▶ [DIRECTIONS]:
Using the records below, quote only the span that opens with the line containing "base_tray(black_metal)" and closes with the line containing "obj.parent = None", exactly and inclusively.

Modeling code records
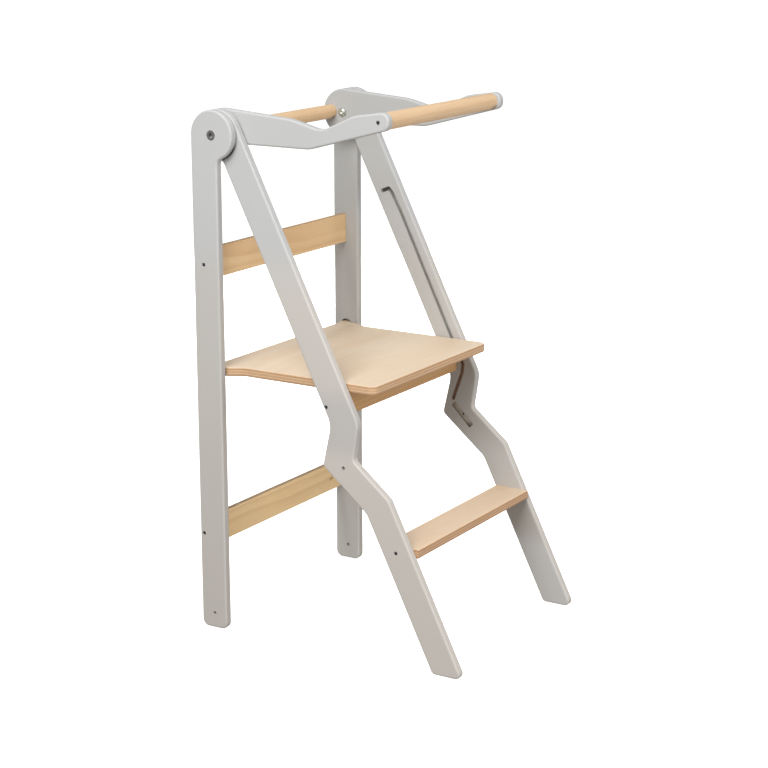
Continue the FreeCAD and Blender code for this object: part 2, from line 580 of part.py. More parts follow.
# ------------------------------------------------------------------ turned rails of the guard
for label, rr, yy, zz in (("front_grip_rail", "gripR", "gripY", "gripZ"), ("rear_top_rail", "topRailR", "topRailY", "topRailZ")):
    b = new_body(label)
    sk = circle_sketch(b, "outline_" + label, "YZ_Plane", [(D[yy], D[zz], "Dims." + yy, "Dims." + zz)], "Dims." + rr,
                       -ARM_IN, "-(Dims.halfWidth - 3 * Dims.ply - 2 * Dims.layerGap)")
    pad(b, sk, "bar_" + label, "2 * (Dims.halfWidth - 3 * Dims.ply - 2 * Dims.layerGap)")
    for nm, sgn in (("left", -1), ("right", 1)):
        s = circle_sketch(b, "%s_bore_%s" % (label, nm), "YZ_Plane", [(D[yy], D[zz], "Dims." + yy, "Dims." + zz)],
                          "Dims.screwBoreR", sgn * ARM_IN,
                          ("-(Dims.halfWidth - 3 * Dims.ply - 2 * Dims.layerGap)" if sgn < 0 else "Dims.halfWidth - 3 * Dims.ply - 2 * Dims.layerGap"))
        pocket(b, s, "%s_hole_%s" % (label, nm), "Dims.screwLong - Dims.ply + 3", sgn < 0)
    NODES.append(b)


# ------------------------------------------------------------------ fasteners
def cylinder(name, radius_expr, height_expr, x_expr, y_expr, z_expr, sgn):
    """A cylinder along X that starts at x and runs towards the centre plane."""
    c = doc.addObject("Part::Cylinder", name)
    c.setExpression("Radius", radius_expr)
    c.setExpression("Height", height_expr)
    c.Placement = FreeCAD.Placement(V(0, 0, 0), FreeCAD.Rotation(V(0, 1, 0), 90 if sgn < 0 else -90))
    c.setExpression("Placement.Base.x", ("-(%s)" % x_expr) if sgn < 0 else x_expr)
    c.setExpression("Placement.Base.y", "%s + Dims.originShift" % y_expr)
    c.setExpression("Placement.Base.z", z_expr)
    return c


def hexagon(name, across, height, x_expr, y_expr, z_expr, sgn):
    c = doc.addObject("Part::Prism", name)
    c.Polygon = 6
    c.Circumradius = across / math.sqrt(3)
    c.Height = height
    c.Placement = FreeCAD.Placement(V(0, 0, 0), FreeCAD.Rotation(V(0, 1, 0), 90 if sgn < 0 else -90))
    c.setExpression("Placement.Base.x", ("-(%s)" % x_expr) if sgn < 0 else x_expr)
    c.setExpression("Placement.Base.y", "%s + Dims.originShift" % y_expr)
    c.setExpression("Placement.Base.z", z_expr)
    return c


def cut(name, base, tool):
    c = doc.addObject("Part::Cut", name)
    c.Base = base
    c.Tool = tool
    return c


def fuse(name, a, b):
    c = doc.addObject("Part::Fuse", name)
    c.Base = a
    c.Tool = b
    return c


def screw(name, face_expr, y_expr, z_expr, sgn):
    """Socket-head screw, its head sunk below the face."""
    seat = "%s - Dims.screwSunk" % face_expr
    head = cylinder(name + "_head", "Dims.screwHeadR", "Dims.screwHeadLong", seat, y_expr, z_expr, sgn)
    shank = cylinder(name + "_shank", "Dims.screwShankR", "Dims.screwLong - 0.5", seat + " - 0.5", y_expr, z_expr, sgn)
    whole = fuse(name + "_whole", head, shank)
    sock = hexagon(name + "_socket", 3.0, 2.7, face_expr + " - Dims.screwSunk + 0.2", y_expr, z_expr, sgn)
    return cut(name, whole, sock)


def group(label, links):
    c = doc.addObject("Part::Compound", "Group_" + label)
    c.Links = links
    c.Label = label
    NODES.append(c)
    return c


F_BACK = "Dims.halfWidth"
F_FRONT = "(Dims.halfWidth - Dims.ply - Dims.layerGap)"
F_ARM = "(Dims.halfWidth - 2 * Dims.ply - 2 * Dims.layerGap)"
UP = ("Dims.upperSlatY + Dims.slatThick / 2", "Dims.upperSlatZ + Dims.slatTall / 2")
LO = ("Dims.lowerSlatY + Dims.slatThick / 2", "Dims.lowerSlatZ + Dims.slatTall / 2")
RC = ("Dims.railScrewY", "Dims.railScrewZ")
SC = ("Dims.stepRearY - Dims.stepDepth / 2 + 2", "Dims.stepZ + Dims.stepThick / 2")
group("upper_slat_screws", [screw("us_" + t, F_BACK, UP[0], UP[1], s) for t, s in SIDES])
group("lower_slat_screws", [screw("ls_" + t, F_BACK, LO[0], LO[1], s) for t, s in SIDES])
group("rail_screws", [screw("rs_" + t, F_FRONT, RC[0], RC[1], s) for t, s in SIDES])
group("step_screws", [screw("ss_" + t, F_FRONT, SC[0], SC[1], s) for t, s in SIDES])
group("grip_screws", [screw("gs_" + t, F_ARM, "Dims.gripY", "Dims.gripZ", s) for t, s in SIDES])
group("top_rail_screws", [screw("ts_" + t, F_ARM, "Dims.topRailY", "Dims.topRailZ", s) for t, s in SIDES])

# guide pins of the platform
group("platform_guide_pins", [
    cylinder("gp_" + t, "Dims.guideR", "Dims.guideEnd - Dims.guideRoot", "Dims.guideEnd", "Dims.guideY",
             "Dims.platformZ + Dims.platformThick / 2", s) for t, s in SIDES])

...

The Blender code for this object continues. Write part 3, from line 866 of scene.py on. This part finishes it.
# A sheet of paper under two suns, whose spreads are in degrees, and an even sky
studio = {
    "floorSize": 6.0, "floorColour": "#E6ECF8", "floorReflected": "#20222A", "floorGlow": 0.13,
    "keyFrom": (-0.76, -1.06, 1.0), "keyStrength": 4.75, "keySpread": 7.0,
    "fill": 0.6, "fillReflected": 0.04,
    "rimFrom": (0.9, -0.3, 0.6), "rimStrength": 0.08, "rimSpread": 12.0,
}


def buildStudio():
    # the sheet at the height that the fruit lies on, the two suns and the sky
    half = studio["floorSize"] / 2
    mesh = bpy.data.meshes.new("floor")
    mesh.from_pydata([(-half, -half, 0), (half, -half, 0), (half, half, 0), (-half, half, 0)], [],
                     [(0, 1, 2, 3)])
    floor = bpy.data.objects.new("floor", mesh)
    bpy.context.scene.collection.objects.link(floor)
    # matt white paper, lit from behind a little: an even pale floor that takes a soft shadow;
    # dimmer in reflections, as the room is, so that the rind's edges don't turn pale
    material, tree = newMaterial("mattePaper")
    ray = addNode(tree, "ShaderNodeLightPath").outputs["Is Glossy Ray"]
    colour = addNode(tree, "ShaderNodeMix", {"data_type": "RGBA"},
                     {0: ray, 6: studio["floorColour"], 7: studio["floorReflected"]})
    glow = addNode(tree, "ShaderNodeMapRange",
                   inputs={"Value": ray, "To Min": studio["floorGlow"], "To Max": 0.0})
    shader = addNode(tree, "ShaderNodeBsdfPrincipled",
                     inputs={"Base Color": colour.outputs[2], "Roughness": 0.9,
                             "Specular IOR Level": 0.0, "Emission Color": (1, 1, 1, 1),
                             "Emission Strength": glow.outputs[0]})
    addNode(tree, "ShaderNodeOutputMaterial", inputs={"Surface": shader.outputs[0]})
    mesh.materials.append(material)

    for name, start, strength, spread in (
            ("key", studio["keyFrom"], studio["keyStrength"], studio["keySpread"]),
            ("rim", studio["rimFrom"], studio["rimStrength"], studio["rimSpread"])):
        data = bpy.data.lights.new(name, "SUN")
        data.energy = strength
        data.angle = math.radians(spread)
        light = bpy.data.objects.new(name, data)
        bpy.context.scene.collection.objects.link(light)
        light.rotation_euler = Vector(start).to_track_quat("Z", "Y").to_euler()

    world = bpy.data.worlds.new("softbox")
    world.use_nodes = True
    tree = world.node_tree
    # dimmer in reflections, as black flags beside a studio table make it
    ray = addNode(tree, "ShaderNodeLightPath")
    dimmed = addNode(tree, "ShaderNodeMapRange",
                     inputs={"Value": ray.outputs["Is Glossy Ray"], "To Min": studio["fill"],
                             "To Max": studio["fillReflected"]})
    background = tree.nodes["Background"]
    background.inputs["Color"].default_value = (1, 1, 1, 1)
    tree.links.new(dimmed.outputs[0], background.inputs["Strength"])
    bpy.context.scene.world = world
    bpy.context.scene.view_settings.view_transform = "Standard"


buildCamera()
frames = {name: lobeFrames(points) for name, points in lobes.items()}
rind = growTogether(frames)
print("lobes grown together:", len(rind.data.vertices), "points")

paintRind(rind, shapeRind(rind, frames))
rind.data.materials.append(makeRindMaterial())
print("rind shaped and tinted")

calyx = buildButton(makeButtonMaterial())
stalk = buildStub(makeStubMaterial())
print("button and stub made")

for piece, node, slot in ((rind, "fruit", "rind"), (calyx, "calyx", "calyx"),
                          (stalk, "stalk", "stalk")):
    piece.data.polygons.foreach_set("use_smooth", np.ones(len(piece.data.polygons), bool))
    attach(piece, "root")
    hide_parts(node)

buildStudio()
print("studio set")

---

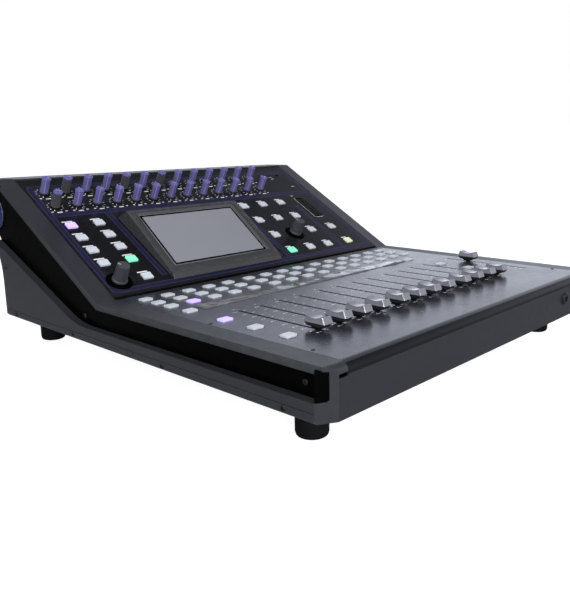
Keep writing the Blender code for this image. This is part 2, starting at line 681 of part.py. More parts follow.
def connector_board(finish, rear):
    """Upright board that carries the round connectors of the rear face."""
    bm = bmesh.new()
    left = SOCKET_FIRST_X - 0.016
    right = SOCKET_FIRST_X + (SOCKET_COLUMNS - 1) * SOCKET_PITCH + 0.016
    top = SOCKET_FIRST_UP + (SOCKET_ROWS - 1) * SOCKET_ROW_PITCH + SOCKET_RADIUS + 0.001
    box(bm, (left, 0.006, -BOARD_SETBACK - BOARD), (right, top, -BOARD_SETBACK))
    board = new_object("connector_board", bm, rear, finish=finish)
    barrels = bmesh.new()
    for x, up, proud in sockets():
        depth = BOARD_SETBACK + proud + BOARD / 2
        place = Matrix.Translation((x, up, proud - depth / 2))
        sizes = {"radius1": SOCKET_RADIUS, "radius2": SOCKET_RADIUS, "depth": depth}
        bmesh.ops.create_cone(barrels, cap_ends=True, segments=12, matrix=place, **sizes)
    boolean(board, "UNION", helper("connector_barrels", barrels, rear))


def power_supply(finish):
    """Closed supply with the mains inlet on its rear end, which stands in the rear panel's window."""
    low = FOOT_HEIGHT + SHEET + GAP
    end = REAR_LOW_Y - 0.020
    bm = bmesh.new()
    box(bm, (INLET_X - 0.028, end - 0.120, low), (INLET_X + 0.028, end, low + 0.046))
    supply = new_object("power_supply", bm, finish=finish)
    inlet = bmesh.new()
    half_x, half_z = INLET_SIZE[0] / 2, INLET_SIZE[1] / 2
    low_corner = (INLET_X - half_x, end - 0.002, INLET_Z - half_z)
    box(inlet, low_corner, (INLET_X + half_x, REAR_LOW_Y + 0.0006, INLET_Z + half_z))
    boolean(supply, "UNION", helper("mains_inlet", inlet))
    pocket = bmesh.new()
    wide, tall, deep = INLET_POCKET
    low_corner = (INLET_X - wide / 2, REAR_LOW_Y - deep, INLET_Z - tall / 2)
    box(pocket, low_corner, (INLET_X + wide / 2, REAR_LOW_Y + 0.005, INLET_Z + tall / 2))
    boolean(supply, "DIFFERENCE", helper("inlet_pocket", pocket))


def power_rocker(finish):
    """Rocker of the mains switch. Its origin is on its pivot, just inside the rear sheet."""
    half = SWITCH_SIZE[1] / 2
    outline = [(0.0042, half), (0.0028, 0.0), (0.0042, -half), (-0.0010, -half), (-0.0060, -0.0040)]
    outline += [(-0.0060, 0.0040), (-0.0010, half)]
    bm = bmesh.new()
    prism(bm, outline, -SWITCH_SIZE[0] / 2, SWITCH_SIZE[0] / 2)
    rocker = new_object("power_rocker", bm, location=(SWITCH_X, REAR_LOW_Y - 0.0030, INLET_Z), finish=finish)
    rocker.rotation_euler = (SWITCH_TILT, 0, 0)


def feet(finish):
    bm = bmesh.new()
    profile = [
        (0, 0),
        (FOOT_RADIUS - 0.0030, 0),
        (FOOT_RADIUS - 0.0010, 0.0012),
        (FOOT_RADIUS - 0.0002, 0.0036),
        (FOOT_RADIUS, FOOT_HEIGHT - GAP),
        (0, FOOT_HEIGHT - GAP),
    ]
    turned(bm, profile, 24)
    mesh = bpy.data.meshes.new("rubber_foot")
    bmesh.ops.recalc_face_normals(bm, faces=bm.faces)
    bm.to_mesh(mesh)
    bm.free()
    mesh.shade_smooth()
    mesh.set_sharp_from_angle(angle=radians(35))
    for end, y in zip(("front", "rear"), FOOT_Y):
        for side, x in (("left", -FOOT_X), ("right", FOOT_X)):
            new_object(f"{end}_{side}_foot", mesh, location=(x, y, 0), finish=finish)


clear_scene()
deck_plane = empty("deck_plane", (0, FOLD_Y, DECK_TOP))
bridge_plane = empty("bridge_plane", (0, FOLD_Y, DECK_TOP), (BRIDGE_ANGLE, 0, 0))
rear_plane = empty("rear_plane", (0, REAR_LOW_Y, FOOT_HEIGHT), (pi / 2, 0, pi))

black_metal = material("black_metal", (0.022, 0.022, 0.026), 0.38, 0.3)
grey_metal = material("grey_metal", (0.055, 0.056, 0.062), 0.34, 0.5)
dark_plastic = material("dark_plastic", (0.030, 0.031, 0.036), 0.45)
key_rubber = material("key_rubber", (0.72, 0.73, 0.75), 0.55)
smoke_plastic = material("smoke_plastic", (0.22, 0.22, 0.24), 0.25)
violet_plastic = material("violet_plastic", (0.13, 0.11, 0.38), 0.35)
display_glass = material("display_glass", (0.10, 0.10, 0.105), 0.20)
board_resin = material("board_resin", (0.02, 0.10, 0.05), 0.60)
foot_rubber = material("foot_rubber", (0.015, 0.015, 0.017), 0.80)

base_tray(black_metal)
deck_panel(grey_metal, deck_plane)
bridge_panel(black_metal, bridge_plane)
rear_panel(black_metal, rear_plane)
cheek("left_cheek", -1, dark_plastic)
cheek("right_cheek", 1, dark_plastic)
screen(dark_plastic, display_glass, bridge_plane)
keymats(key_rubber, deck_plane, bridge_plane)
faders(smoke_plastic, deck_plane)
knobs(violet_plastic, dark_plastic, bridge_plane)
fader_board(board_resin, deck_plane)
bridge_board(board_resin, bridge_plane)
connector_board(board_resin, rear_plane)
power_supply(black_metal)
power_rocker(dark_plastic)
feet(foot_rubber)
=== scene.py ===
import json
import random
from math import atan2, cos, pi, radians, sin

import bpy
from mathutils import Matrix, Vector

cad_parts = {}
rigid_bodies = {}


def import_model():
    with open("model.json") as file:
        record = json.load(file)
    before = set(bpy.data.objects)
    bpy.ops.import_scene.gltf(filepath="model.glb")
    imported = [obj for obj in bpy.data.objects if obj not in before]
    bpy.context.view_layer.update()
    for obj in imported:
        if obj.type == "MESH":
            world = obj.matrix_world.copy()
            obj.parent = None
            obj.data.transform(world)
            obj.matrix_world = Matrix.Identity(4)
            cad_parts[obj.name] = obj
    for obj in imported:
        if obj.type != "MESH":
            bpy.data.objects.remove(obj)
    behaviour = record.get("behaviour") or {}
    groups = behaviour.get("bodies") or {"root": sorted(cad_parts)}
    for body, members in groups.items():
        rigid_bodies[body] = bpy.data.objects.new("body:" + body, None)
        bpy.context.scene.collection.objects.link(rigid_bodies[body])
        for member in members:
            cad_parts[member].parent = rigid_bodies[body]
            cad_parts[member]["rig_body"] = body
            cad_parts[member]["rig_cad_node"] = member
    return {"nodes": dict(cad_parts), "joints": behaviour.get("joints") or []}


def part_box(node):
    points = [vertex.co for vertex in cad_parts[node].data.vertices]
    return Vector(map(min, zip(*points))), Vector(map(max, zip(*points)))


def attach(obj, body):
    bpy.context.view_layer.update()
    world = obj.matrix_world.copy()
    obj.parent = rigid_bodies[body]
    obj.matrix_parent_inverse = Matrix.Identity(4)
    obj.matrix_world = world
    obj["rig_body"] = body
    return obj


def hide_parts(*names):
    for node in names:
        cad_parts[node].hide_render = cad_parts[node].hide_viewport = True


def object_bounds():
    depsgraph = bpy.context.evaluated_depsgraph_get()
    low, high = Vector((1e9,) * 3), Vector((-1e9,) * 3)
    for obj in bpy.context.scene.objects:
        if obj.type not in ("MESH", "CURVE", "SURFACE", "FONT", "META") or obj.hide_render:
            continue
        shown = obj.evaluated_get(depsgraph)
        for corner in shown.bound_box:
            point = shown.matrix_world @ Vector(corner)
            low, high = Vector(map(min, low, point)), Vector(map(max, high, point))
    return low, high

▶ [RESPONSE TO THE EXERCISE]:
base_tray(black_metal)
deck_panel(grey_metal, deck_plane)
bridge_panel(black_metal, bridge_plane)
rear_panel(black_metal, rear_plane)
cheek("left_cheek", -1, dark_plastic)
cheek("right_cheek", 1, dark_plastic)
screen(dark_plastic, display_glass, bridge_plane)
keymats(key_rubber, deck_plane, bridge_plane)
faders(smoke_plastic, deck_plane)
knobs(violet_plastic, dark_plastic, bridge_plane)
fader_board(board_resin, deck_plane)
bridge_board(board_resin, bridge_plane)
connector_board(board_resin, rear_plane)
power_supply(black_metal)
power_rocker(dark_plastic)
feet(foot_rubber)
=== scene.py ===
import json
import random
from math import atan2, cos, pi, radians, sin

import bpy
from mathutils import Matrix, Vector

cad_parts = {}
rigid_bodies = {}


def import_model():
    with open("model.json") as file:
        record = json.load(file)
    before = set(bpy.data.objects)
    bpy.ops.import_scene.gltf(filepath="model.glb")
    imported = [obj for obj in bpy.data.objects if obj not in before]
    bpy.context.view_layer.update()
    for obj in imported:
        if obj.type == "MESH":
            world = obj.matrix_world.copy()
            obj.parent = None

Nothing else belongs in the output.